Já faz algum tempo que eu andava por ali a conhecer novos rostos, novos biotipos, novos pensamentos, novos costumes, novos sonhos, novos olhares perdidos, novas pedras dos velhos caminhos já percorridos e velhas pedras dos muitos outros novos caminhos ainda a se percorrer...se o destino ali assim o quisesse.

E como gente como a gente é algo tecido em fios sempre iguais, embora me houvesse possibilidades mil de detectar diferenças pontuais, culturais, momentaneas e temporárias, aquelas inscritas pelos destinos sobre a Terra de todos nós, não me foi difícil perceber que ali ela era algo diferente: decerto que ela estava por um fio.

Em meio a uma sala de muitos teares aproximadamente nove mulheres engajadas no que faziam entrelaçavam rapida e mecanicamente entre seus dedos fios coloridos , tingidos por corantes de cores vivas, depois de saídos da produção do casulo mais disputado pelo capitalismo desenfreado desse nossso mundo algo "punk".

As mulheres tinham biotipos diversos: jovens, maduras, magras, cheias, louras, morenas, rápidas, cansadas, brilhantes e opacas, enfim, tinham também habilidades diferenciadas na automação fina das mãos que produziam tapetes para exportação ocidental.

Eu as observava maravilhada mas boquiaberta, porque, logo entendi que aquele maravilhoso e extenuante trabalho de horas a fio, com tantos ilustres fios para se dar a perfeita e exata conta pelas horas contínuas, todas trabalhadoras em postura corporal bem distante da ergonomia convencional que convém a todo trabalho, decerto que não seria tarefa para quaisquer mãos leigas aos sacrifícios do mundo.

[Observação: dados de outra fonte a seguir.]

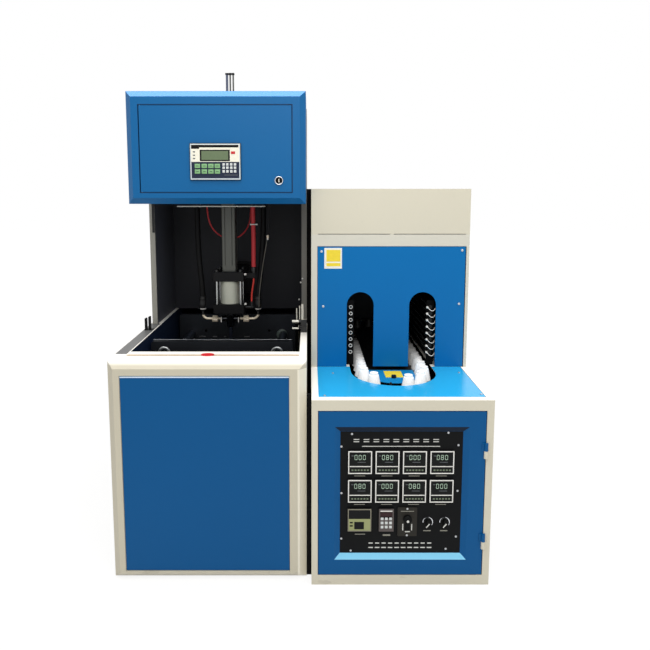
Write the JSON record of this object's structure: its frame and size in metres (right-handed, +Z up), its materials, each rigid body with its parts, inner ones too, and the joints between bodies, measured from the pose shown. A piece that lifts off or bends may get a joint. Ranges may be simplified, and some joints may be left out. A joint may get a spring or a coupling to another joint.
{
  "type": "stretch blow moulding machine",
  "caption": "Stretch blow moulding machine: a blowing cabinet with a mould well and an overhanging control head beside a preform heating cabinet with an oven, carrier loop and control door.",
  "frame": {"origin": "on the floor, at the middle of the overall width and depth", "axes": "+Z up, -Y the front with the control panels, +X from the blowing unit to the heating unit"},
  "size_m": [1.536, 1.641, 2.174],
  "materials": {
    "cream_paint": "satin",
    "blue_paint": "satin",
    "grey_paint": "satin",
    "dark_paint": "matt",
    "black_plastic": "matt",
    "dark_blue_plastic": "satin",
    "white_plastic": "gloss",
    "grey_plastic": "matt",
    "steel": "machined",
    "chrome": "polished",
    "aluminium": "anodised",
    "light_aluminium": "anodised",
    "brass": "plated",
    "red_rubber": "satin",
    "black_rubber": "satin",
    "cast_iron": "oiled",
    "lamp_glass": "clear"
  },
  "bodies": {
    "frame": {"blower_frame": "cream_paint", "blower_front_panel": "blue_paint", "clamp_cover": "cream_paint", "cabinet_seal": "black_rubber", "upper_frame": "grey_paint", "bay_lining": "dark_paint", "head_box": "blue_paint", "control_gear": "grey_plastic", "hinge_pins": "steel", "stretch_cylinder": "aluminium", "seal_cylinder_heads": "dark_paint", "seal_cylinder_barrel": "light_aluminium", "seal_tie_rods": "steel", "cylinder_bracket": "dark_paint", "blow_manifold": "chrome", "air_fittings": "brass", "left_blow_hose": "black_rubber", "right_blow_hose": "black_rubber", "red_loop_hose": "red_rubber", "red_feed_hose": "red_rubber", "red_air_tube": "red_rubber", "grey_lead": "black_rubber", "support_plates": "cast_iron", "lifting_eyes": "steel", "guard_posts": "dark_paint", "position_switch": "steel", "heater_base": "cream_paint", "heater_shelf": "blue_paint", "oven_cabinet": "cream_paint", "oven_top_cover": "cream_paint", "oven_front_plate": "blue_paint", "centre_cover": "blue_paint", "loop_frame": "cast_iron", "sprockets": "cast_iron", "carrier_chain": "steel", "preform_holders": "white_plastic", "heating_lamps": "lamp_glass", "lamp_racks": "steel", "drive_motor": "cast_iron"},
    "head_door": {"head_door": "blue_paint", "operator_panel": "dark_blue_plastic", "lock_ring": "chrome"},
    "lock_plug": {"lock_plug": "chrome"},
    "stretch": {"stretch_rod": "steel", "stretch_yoke": "dark_paint"},
    "nozzle": {"blow_nozzle": "steel"},
    "front_clamp": {"front_platen": "steel", "tie_bars": "chrome", "clamp_cylinder": "cast_iron"},
    "rear_clamp": {"rear_platen": "steel", "clamp_rod": "chrome"},
    "control_door": {"control_door": "blue_paint", "control_panel": "black_plastic", "temperature_controllers": "black_plastic", "panel_meters": "black_plastic", "speed_controller": "black_plastic"},
    "speed_knob": {"speed_knob": "black_plastic"},
    "speed_switch": {"speed_switch": "black_plastic"},
    "left_selector": {"left_selector": "black_plastic"},
    "right_selector": {"right_selector": "black_plastic"}
  },
  "joints": [
    {"name": "head_door_hinge", "type": "hinge", "parent": "frame", "child": "head_door", "pos_m": [-0.685, -0.4745, 1.7715], "axis": [0, 0, 1], "range_deg": [-110, 0]},
    {"name": "lock_turn", "type": "hinge", "parent": "head_door", "child": "lock_plug", "pos_m": [-0.092, -0.4785, 1.637], "axis": [0, 1, 0], "range_deg": [0, 90]},
    {"name": "stretch_slide", "type": "slide", "parent": "frame", "child": "stretch", "axis": [0, 0, 1], "range_m": [-0.45, 0]},
    {"name": "nozzle_slide", "type": "slide", "parent": "frame", "child": "nozzle", "axis": [0, 0, 1], "range_m": [-0.05, 0]},
    {"name": "front_clamp_slide", "type": "slide", "parent": "frame", "child": "front_clamp", "axis": [0, 1, 0], "range_m": [0, 0.1]},
    {"name": "rear_clamp_slide", "type": "slide", "parent": "frame", "child": "rear_clamp", "axis": [0, 1, 0], "range_m": [-0.1, 0]},
    {"name": "control_door_hinge", "type": "hinge", "parent": "frame", "child": "control_door", "pos_m": [0.7385, -0.8125, 0.388], "axis": [0, 0, 1], "range_deg": [0, 120]},
    {"name": "speed_knob_turn", "type": "hinge", "parent": "control_door", "child": "speed_knob", "pos_m": [0.434, -0.7965, 0.281], "axis": [0, 1, 0], "range_deg": [0, 280]},
    {"name": "speed_switch_rock", "type": "hinge", "parent": "control_door", "child": "speed_switch", "pos_m": [0.434, -0.7995, 0.245], "axis": [1, 0, 0], "range_deg": [-8, 8]},
    {"name": "left_selector_turn", "type": "hinge", "parent": "control_door", "child": "left_selector", "pos_m": [0.5172, -0.7965, 0.265], "axis": [0, 1, 0], "range_deg": [-45, 45]},
    {"name": "right_selector_turn", "type": "hinge", "parent": "control_door", "child": "right_selector", "pos_m": [0.585, -0.7965, 0.265], "axis": [0, 1, 0], "range_deg": [-45, 45]}
  ],
  "couplings": [
    {"joint": "rear_clamp_slide", "follows": "front_clamp_slide", "ratio": -1}
  ]
}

Indagado o gerente por alguém sobre a velocidade e quantidade da produção artesanal daqueles teares, ele seriamente franziu o bigode e de pronto olhou para ela, subliminarmente nos destacando-a entre a mais vagorosa do grupo.

Assim que ela entendeu a explicação dada pelo patrão, abaixou a cabeça como se negasse a sua realidade de vida, apertando as mãos no emaranhado de fios de seda na intenção rogada de disfarçadamente se entrelaçar jutamente ao seu tear a se tornar um tapete voador, livre pelos ares do mundo.

Ao sair dali não pude deixar de insistir meu olhar de despedida para ela, que timidamente me agraciou com um leve sorriso, algo embotado para o chão, me denunciando que ali, todos os tapetes, inclusive o entrelaçado para o chão dos seus sonhos, estavam literalmente por um fio.

Nota: em homenagem àquela senhora do tear de quem jamais esquecerei.